## AIM:
Using the records below, report how many lines hold "collection", with no extra text.

Modeling code records
▽

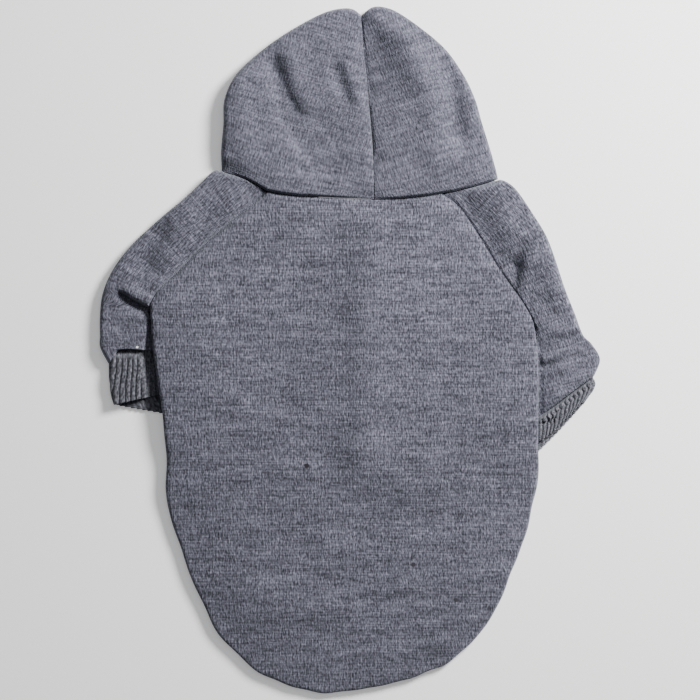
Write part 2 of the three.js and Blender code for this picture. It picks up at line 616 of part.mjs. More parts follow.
const sweatshirt = new THREE.Group();
sweatshirt.name = "dog_sweatshirt";
sweatshirt.add(
  wall("back_panel", fleece, backGrid(), { loop: true, pole: true }),
  wall("belly_panel", fleece, bellyGrid()),
  wall("sleeve_left", fleece, sleeveGrid(leftSleeveRows, leftTuck, 7.3)),
  wall("sleeve_right", fleece, sleeveGrid(rightSleeveRows, rightTuck, 7.6)),
  wall("cuff_left", ribbing, cuffGrid(leftCuff), { ring: true, thickness: rib, raise: raiseRibs }),
  wall("cuff_right", ribbing, cuffGrid(rightCuff), { ring: true, thickness: rib, raise: raiseRibs }),
  wall("hood_left", fleece, hoodGrid(leftHoodRows, -1)),
  wall("hood_right", fleece, hoodGrid(rightHoodRows, 1)),
);

export default sweatshirt;
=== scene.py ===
# A small dog's hooded sweatshirt in grey marl fleece, laid flat, back up, and seen from straight above.
# Sizes in the tables are millimetres; meshes are made in metres.
import math
import bpy
import numpy as np
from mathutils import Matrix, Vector


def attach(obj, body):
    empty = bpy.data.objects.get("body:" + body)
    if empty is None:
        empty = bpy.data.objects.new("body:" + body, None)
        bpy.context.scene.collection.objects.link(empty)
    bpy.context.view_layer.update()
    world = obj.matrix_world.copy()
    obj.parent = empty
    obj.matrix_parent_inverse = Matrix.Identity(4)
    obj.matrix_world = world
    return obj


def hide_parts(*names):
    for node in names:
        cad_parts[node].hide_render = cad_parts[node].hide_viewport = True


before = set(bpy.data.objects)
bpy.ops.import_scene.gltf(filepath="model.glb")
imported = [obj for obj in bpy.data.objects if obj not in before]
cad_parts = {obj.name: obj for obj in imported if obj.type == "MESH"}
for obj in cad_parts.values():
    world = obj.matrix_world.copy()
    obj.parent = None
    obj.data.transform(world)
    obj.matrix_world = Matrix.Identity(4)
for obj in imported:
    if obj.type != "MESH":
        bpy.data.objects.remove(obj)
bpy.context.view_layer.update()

mm = 0.001
unit = 100              # cloth laid flat is measured in units of this many millimetres
cloth = 1.8             # fleece thickness
rib = 1.3               # cuff thickness in the grooves
seam = 0.12             # space between two panels at a seam
twoLayers = 3.9         # two layers lying on each other
plateau = 6.2           # height of the back's middle
sideRollHeight = 6.8    # height of its rolled sides
raisedRollHeight = 9.0  # the same where a sleeve is tucked under them
rollDepth = 0.8         # how far a fold stands out, in radii of its height
sideWrap = 26           # how far the back's sides go under
hemWrap = 12            # how far its hem goes under
lap = 3.5               # overlap of the back's sides and the belly
sleeveHeight = 6.6
hoodHeight = 7.5
neckSeamHeight = 4.6
pinch = 1.0             # the back's edge stands this much higher than the neck seam
bellyHemY = -71
bellyHemDip = 9
middle = np.array([0.0, -10.0])  # the back's sections start here
noise = np.random.default_rng(11)

# Points of a folded section: over the top, close to the fold, round the fold and under it.
topSteps, marginSteps, arcSteps, underSteps = 140, 21, 29, 39


# Rises from 0 to 1 between start and stop, as three times the square less twice the cube.
def smooth(start, stop, x):
    t = np.clip((np.asarray(x, float) - start) / (stop - start), 0, 1)
    return t * t * (3 - 2 * t)


def mix(a, b, t):
    return a + (b - a) * t


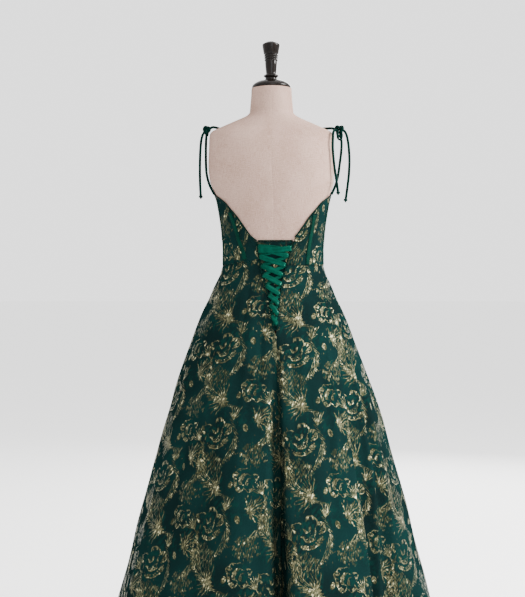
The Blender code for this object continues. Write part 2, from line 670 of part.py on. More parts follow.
def face_away(mesh):
    """Turn the faces of an open sheet on the back to face backwards (+Y)."""
    work = bmesh.new()
    work.from_mesh(mesh)
    bmesh.ops.recalc_face_normals(work, faces=work.faces)
    work.faces.ensure_lookup_table()
    if sum(face.normal.y for face in work.faces) < 0:
        bmesh.ops.reverse_faces(work, faces=work.faces)
    work.to_mesh(mesh)
    work.free()


def make_lacing():
    zigzag("lacing_under", "left", UNDER_LIFT)
    zigzag("lacing_over", "right", OVER_LIFT)


def fold_turn(row, height):
    return smooth([HEM, THIGH, WAIST], [row.hem, row.thigh, row.waist], height)


def fold_out(row, height):
    share = np.clip((row.starts - height) / (row.starts - HEM), 0, 1)
    return row.out * share ** 1.1


def skirt_panel(name, folds, start_edge=None, end_edge=None):
    """A skirt panel: fold lines from waist to hem, joined round the body by a curve at each level."""
    levels = []
    for share in SKIRT_SHARES:
        turns = np.array([row.waist for row in folds])
        for _ in range(3):
            top = waist_height(turns) - SEAM
            heights = top + (HEM - top) * share
            turns = np.array([float(fold_turn(row, height)) for row, height in zip(folds, heights)])
            first, last = turns[0], turns[-1]
            if start_edge is not None and heights[0] > OPENING_END:
                turns = last + (turns - last) * (last - start_edge(heights[0])) / (last - first)
            if end_edge is not None and heights[-1] > OPENING_END:
                turns = first + (turns - first) * (end_edge(heights[-1]) - first) / (last - first)
        outs = np.array([float(fold_out(row, height)) for row, height in zip(folds, heights)])
        controls = garment_point(turns, heights)
        controls += ring_point(turns, 0 * heights, outs)
        levels.append(inset(curve_through(controls, 2), 0.0002))
    grid = np.array(levels[::-1]).transpose(1, 0, 2)
    cloth(name, grid, (BROCADE, 0.5), CLOTH)


def make_skirt():
    skirt_panel("skirt_back_left", BACK_LEFT, start_edge=lambda h: float(opening_turn("left", h)))
    skirt_panel("skirt_back_right", BACK_RIGHT, end_edge=lambda h: float(opening_turn("right", h)))
    skirt_panel("skirt_front", FRONT)


def tube(name, points, radius, look, resolution=2):
    """A cord along a line of points."""
    curve = bpy.data.curves.new(name, "CURVE")
    curve.dimensions = "3D"
    curve.bevel_depth = radius
    curve.bevel_resolution = resolution
    curve.use_fill_caps = True
    line = curve.splines.new("POLY")
    line.points.add(len(points) - 1)
    for point, place in zip(line.points, points):
        point.co = (*place, 1)
    return add(name, curve, look)


def knot(name, place, radius):
    bpy.ops.mesh.primitive_ico_sphere_add(subdivisions=2, radius=radius, location=place)
    made = adopt(bpy.context.object, name, (DARK_GREEN, 0.3))
    made.data.shade_smooth()


def on_form(turn, height):
    """The middle of a cord that lies on the form."""
    height = np.asarray(height, float)
    return form_point(turn, height, FORM_CUP) + outward(form_point, turn, height) * (CORD_RADIUS + REST)


def strap_foot(foot, sign):
    return on_form(sign * foot.turn, neck_height(foot.turn) + foot.height)


def make_straps():
    look = (DARK_GREEN, 0.3)
    tails = {"left": TAIL_LEFT, "right_inner": TAIL_RIGHT_INNER, "right_outer": TAIL_RIGHT_OUTER}
    for side, sign, back in (("left", 1, STRAP_BACK_LEFT), ("right", -1, STRAP_BACK_RIGHT)):
        back = [strap_foot(STRAP_BACK_FOOT, sign), *back]
        over = [on_form(sign * rest.turn, rest.height) for rest in STRAP_FRONT]
        front = [STRAP_FRONT_STARTS[side], *over, strap_foot(STRAP_FRONT_FOOT, sign)]
        tube(f"strap_back_{side}", curve_through(back, 2), CORD_RADIUS, look)
        tube(f"strap_front_{side}", curve_through(front, 2), CORD_RADIUS, look)
    tube("loop_right", curve_through(LOOP_RIGHT, 2), LOOP_RADIUS, look)
    knot("knot_left", *KNOT_LEFT)
    knot("knot_right", *KNOT_RIGHT)
    for tail, points in tails.items():
        tube(f"tail_{tail}", curve_through(points, 2), CORD_RADIUS, look)
        end, before = np.array(points[-1]), np.array(points[-2])
        way = (end - before) / np.linalg.norm(end - before)
        knot(f"tail_knot_{tail}", end + way * (TAIL_KNOT_RADIUS + SEAM), TAIL_KNOT_RADIUS)


def turned(name, profile, look, steps, centre=(0.0, 0.0)):
    """A turned shape: a profile from the top down, with a Screw modifier about the upright axis."""
    mesh = bpy.data.meshes.new(name)
    points = [(row.radius, 0, row.height) for row in profile]
    mesh.from_pydata(points, [(i, i + 1) for i in range(len(points) - 1)], [])
    made = add(name, mesh, look)
    made.location = (*centre, 0)
    screw = made.modifiers.new("turn", "SCREW")
    screw.steps = screw.render_steps = steps
    screw.use_merge_vertices = True
    screw.merge_threshold = 0.0001
    screw.use_smooth_shade = True
    return made


def make_form():
    heights = sorted([row.height for row in FORM] + FORM_ROWS)
    turns = np.arange(0, 360, 12.0)
    points, faces = [], []
    for height in heights:
        points.extend(form_point(turns, np.full(turns.shape, height), FORM_CUP))
    around = len(turns)
    for j in range(len(heights) - 1):
        for i in range(around):
            a, b = j * around + i, j * around + (i + 1) % around
            faces.append((a, a + around, b + around, b))
    faces.append(tuple(range(around)))
    faces.append(tuple(reversed(range(len(points) - around, len(points)))))
    mesh = mesh_of("form_torso", points, faces)
    mesh.shade_smooth()
    add("form_torso", mesh, (LINEN, 0.85))

    lean = FORM[-1].lean
    turned("form_neck_cap", CAP, (EBONY, 0.25), 28, (lean, 0.0))
    turned("form_finial", FINIAL, (EBONY, 0.25), 18, (lean + 0.001, 0.0))
    turned("stand_base", STAND, (IRON, 0.5), 48)
    bottom, top = STAND[0].height + SEAM, FORM[0].height - SEAM
    bpy.ops.mesh.primitive_cylinder_add(
        vertices=20, radius=POLE_RADIUS, depth=top - bottom, location=(0, 0, (top + bottom) / 2)
    )
    adopt(bpy.context.object, "stand_pole", (IRON, 0.4))


for old in list(bpy.data.objects):
    bpy.data.objects.remove(old, do_unlink=True)
DRESS = collection("prom_dress_on_form")
make_form()
make_bodice()
make_casings()
make_modesty_panel()
make_bindings()
make_loops()
make_lacing()
make_skirt()
make_straps()
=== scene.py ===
import math

import bmesh
import bpy
import numpy as np
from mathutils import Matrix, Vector


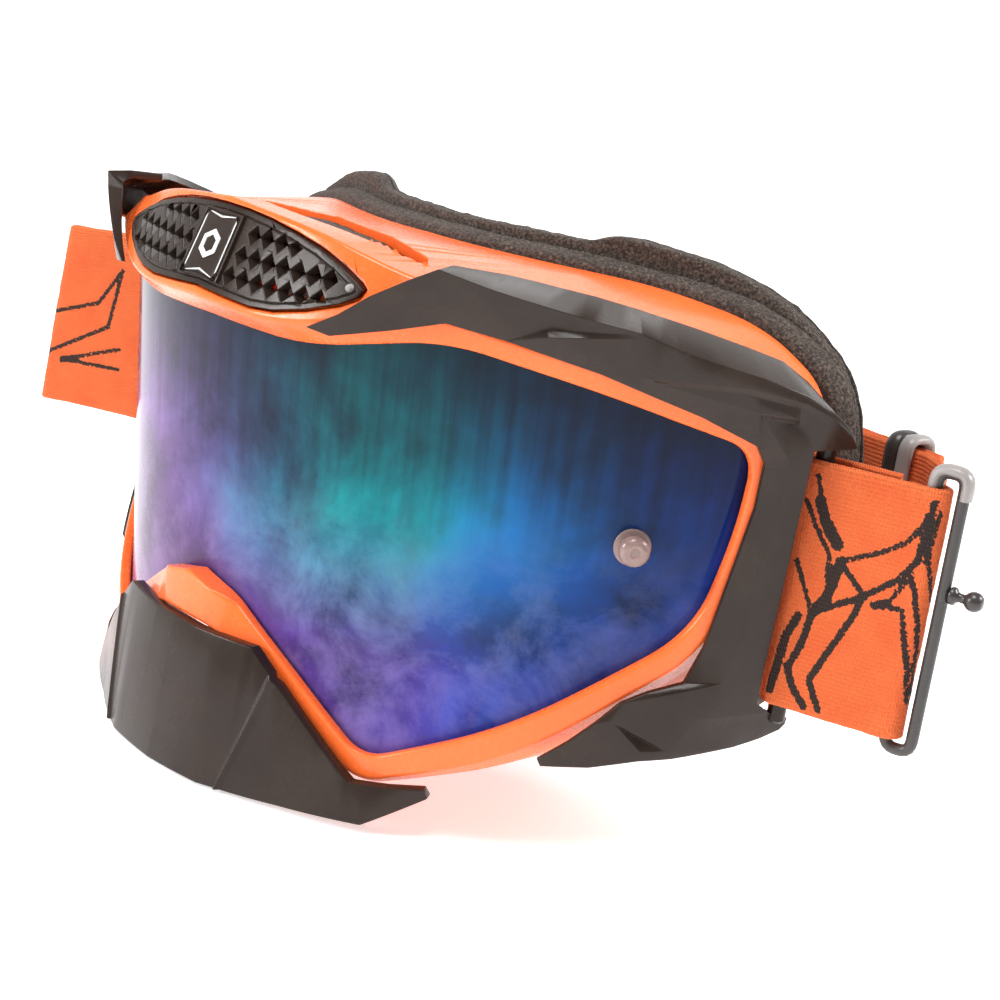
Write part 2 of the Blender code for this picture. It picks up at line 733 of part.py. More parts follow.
def strap_slider():
    """The three-bar slider that holds the strap's length: it stands round the band and its tail."""
    way = (BAND_MIDDLE - BAND_START).normalized()
    centre = band_side(0.06, TAIL_LIFT / 2)
    out = Vector((-way.y, way.x))
    half_t = (TAIL_LIFT + STRAP_T) / 2 + GAP
    bm = bmesh.new()
    ring = []
    low = STRAP_Z - STRAP_HALF - 1.2
    high = STRAP_Z + STRAP_HALF + 0.8
    for along in (-SLIDER_HALF, SLIDER_HALF):
        for reach in (half_t, half_t + SLIDER_WALL):
            loop = []
            rise = SLIDER_WALL if reach > half_t else 0
            for side, z in ((-1, low - rise), (1, low - rise), (1, high + rise), (-1, high + rise)):
                plan = centre + way * along + out * side * reach
                loop.append(bm.verts.new(placed(plan.x, plan.y, z)))
            ring.append(loop)
    order = [ring[0], ring[1], ring[3], ring[2]]
    for row, following in zip(order, order[1:] + order[:1]):
        for k in range(4):
            j = (k + 1) % 4
            bm.faces.new((row[k], row[j], following[j], following[k]))
    finish("strap_slider", bm, DARK)


for leftover in list(bpy.data.objects):
    bpy.data.objects.remove(leftover, do_unlink=True)
PARTS = collection("motocross_goggles")
CUTTERS = collection("cutters", hidden=True)
ORANGE = material("gloss_orange_plastic", (0.95, 0.13, 0.03), 0.22)
DARK = material("satin_dark_plastic", (0.07, 0.055, 0.05), 0.4)
LENS = material("mirror_lens", (0.05, 0.12, 0.5), 0.08, 0.8)
CLEAR = material("clear_plastic", (0.85, 0.6, 0.58), 0.15)
FOAM = material("dark_foam", (0.04, 0.03, 0.027), 0.95)
FLEECE = material("fleece", (0.06, 0.05, 0.047), 1.0)
WEBBING = material("orange_webbing", (0.9, 0.12, 0.03), 0.8)

face_frame()
lens()
tear_off_posts()
vent_grille()
badge()
filter_foams()
outriggers()
nose_guard()
face_pad()
strap_left()
strap_right()
strap_rear()
strap_tail()
fold_ring()
ball_stud()
strap_slider()
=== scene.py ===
"""The finished look of a pair of motocross goggles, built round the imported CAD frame.

The front is laid out flat in millimetres and wrapped round an upright cylinder, as in the CAD:
u is the distance along the lens from the middle, z the height above the middle of the lens and
d the depth out from the lens. +X is the wearer's left.
"""

import json
import math

import bmesh
import bpy
from mathutils import Matrix, Vector, noise


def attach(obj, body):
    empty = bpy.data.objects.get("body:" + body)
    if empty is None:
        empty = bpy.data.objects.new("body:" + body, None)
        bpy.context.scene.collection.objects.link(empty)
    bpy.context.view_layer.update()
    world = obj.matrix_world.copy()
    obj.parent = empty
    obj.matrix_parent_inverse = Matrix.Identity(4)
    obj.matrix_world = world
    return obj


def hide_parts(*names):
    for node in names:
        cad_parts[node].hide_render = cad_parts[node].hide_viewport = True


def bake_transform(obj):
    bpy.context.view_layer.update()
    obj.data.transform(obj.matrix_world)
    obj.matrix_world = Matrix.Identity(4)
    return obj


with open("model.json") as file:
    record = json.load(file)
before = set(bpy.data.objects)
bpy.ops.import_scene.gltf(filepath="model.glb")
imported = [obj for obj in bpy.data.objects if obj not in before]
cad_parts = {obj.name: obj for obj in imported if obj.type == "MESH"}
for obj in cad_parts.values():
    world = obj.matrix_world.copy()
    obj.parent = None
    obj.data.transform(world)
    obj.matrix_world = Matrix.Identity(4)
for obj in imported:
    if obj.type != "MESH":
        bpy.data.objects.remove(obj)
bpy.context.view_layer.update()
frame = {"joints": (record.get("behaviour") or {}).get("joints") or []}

MM = 0.001
FACE_R = 95.0
AXIS_Y = 68.0
LEAN = 0.07
LEAN_Z = 27.0
BROW_D = 7.0
BROW_Z = 30.5
BROW_LEAN = 0.47
LENS_T = 1.2
STRAP_T = 1.5
STRAP_HALF = 22.3
STRAP_Z = -1.2
GAP = 0.35  # room left between moving or fitted pieces
BAR_U = 116.6
BAR_D = 3.4
BAR_R = 1.7
BAR_MIDDLE = -1.1
RING_INNER = Vector((109.6, 41.6))
RING_OUTER = Vector((114.3, 42.8))
JOINTS = {joint["name"]: joint for joint in frame["joints"]}
ORIGIN = Vector((*RING_INNER, STRAP_Z)) - Vector(JOINTS["ring_swivel"]["pos_m"]) / MM
SIDES = ((1, "left"), (-1, "right"))
ROOT = "goggle_body"


# ---------------------------------------------------------------- layout

def wrapped(u, z, d):
    """The point of the layout, wrapped round the face cylinder, in metres."""
    reach = FACE_R + d + LEAN * (z - LEAN_Z)
    angle = u / FACE_R
    spot = Vector((reach * math.sin(angle), AXIS_Y - reach * math.cos(angle), z))
    return (spot - ORIGIN) * MM


def placed(x, y, z):
    return (Vector((x, y, z)) - ORIGIN) * MM


def rear_y(x):
    return 20.0 + 25.0 * (1 - math.cos(math.pi * min(abs(x), 88) / 88)) / 2


def brow(by=0.0):
    """Depth of the brow's face as a function of u and z, moved out by a distance."""
    return lambda u, z: BROW_D - (z - BROW_Z) * BROW_LEAN + by


def level(value):
    return lambda a, b: value


def mirrored(half):
    return half + [(-corner[0], *corner[1:]) for corner in reversed(half[1:-1])]


def bend(start, here, end, steps):
    """The rounding of the corner here, from start to end."""
    shares = [step / steps for step in range(steps + 1)]
    return [start.lerp(here, t).lerp(here.lerp(end, t), t) for t in shares]


def rounded(corners):
    """Points round a closed loop whose corners end in their rounding; every loop gets the same count."""
    points = []
    for i, corner in enumerate(corners):
        here = Vector(corner[:-1])
        before = Vector(corners[i - 1][:-1])
        following = corners[(i + 1) % len(corners)]
        after = Vector(following[:-1])
        start = here.lerp(before, min(corner[-1] / (here - before).length, 0.42))
        end = here.lerp(after, min(corner[-1] / (here - after).length, 0.42))
        if corner[-1] == 0:
            points.append(here)
        else:
            points += bend(start, here, end, 10)
        next_start = after.lerp(here, min(following[-1] / (here - after).length, 0.42))
        for share in (0.25, 0.5, 0.75):
            points.append(end.lerp(next_start, share))
    return points


def grown(points, by):
    """The closed outline, moved out by a distance in its first two coordinates."""
    area = sum(a[0] * b[1] - b[0] * a[1] for a, b in zip(points, points[1:] + points[:1]))
    if area > 0:
        by = -by
    moved = []
    for i, point in enumerate(points):
        along = points[(i + 1) % len(points)] - points[i - 1]
        out = Vector((-along[1], along[0])).normalized()
        spot = point.copy()
        spot[0] += out[0] * by
        spot[1] += out[1] * by
        moved.append(spot)
    return moved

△

## EXERCISE RESPONSE:
5